■ **YOUR TASK**:
Report each line of the data that has "from" somewhere in it.
=====
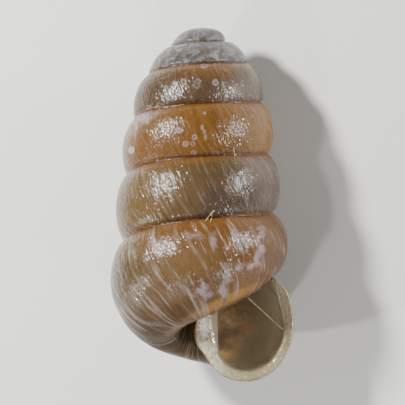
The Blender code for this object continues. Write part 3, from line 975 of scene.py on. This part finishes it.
def strandPath(spec):
    pins = [Vector(pin) for pin in spec["path"]]
    steps = strandLook["steps"]
    places = [curveAt(pins, i / steps) for i in range(steps + 1)]
    if not spec["overMouth"]:
        return [seenPoint(p.x, p.y) for p in places]
    # stretched over the open mouth from edge to edge
    first, last = seenPoint(*pins[0]), seenPoint(*pins[-1])
    path = []
    for i, p in enumerate(places):
        at = framePoint(p.x, p.y)
        depth = back.dot(first.lerp(last, i / steps))
        path.append(at + back * (depth - back.dot(at)))
    return path


def strandMaterial():
    material = bpy.data.materials.new("strand")
    material.use_nodes = True
    tree = material.node_tree
    surface = tree.nodes["Principled BSDF"]
    place = put(tree, "ShaderNodeTexCoord").outputs["Object"]
    patchy = speckle(tree, place, 30000.0, 2.0)
    colour = ramp(tree, patchy, [(0.35, tone(*strandLook["dark"])), (0.6, tone(*strandLook["light"]))])
    tree.links.new(colour, surface.inputs["Base Color"])
    tree.links.new(between(tree, patchy, 0.3, 0.7, 0.25, 0.5), surface.inputs["Roughness"])
    return material


def addStrand(name, spec, material):
    path = strandPath(spec)
    bm = bmesh.new()
    sides = strandLook["sides"]
    sheet = gridOf(bm, strandLook["steps"], sides)
    first, last = spec["width"]
    for i, rows in enumerate(sheet):
        along = (path[min(i + 1, len(path) - 1)] - path[max(i - 1, 0)]).normalized()
        side = along.cross(back).normalized()
        share = i / strandLook["steps"]
        blunt = 1 - max(2 * share - 1, 1 - 2 * share) ** 12  # round ends
        radius = (first + (last - first) * share) / 2 * view["pixel"] * mm * blunt
        for row, vert in enumerate(rows):
            angle = 2 * math.pi * row / sides
            vert.co = path[i] + (side * math.cos(angle) + side.cross(along) * math.sin(angle)) * radius
    bmesh.ops.remove_doubles(bm, verts=bm.verts, dist=1e-8)
    bmesh.ops.recalc_face_normals(bm, faces=bm.faces)
    for face in bm.faces:
        face.smooth = True
    mesh = bpy.data.meshes.new(name)
    bm.to_mesh(mesh)
    bm.free()
    mesh.materials.append(material)
    strand = bpy.data.objects.new(name, mesh)
    bpy.context.scene.collection.objects.link(strand)
    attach(strand, "root")


fibre = strandMaterial()
for name, spec in strands.items():
    addStrand(name, spec, fibre)
print("strands done")


studio = {
    "floor": (214, 213, 209),
    "lamps": (
        # heading in the photograph's frame (right, up, toward the camera), width in mm, power
        ((-0.72, 0.44, 0.54), 2.5, 0.0062),
        ((0.84, 0.28, 0.47), 2.3, 0.0030),
        ((0.62, -0.58, 0.50), 1.3, 0.0010),
        ((-0.85, -0.50, 0.14), 0.9, 0.0016),
        ((-0.22, -0.82, 0.44), 1.2, 0.0010),
    ),
    "lampDistance": 16.0,
    "sky": 0.14,
    "skyTint": (0.95, 0.97, 1.0, 1.0),
}


def addFloor():
    bm = bmesh.new()
    bmesh.ops.create_grid(bm, x_segments=8, y_segments=8, size=0.25)
    mesh = bpy.data.meshes.new("floor")
    bm.to_mesh(mesh)
    bm.free()
    floor = bpy.data.objects.new("floor", mesh)
    bpy.context.scene.collection.objects.link(floor)
    material = bpy.data.materials.new("floor_paper")
    material.use_nodes = True
    surface = material.node_tree.nodes["Principled BSDF"]
    surface.inputs["Base Color"].default_value = tone(*studio["floor"])
    surface.inputs["Roughness"].default_value = 0.8
    mesh.materials.append(material)


def addLamps():
    middle = framePoint(202, 200)
    for number, (heading, size, power) in enumerate(studio["lamps"]):
        data = bpy.data.lights.new("softbox_%d" % number, "AREA")
        data.shape = "DISK"
        data.size = size * mm
        data.energy = power
        lamp = bpy.data.objects.new(data.name, data)
        way = (viewTurn() @ Vector(heading)).normalized()
        lamp.location = middle + way * studio["lampDistance"] * mm
        lamp.rotation_euler = way.to_track_quat("Z", "Y").to_euler()
        bpy.context.scene.collection.objects.link(lamp)
        print("lamp", number, "stands", round(way.z, 2), "up")
    world = bpy.data.worlds.new("studio")
    bpy.context.scene.world = world
    world.use_nodes = True
    world.node_tree.nodes["Background"].inputs[0].default_value = studio["skyTint"]
    world.node_tree.nodes["Background"].inputs[1].default_value = studio["sky"]


addFloor()
addLamps()
print("studio done")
=====
■ **EXERCISE OUTPUT**:
The Blender code for this object continues. Write part 3, from line 975 of scene.py on. This part finishes it.
    # stretched over the open mouth from edge to edge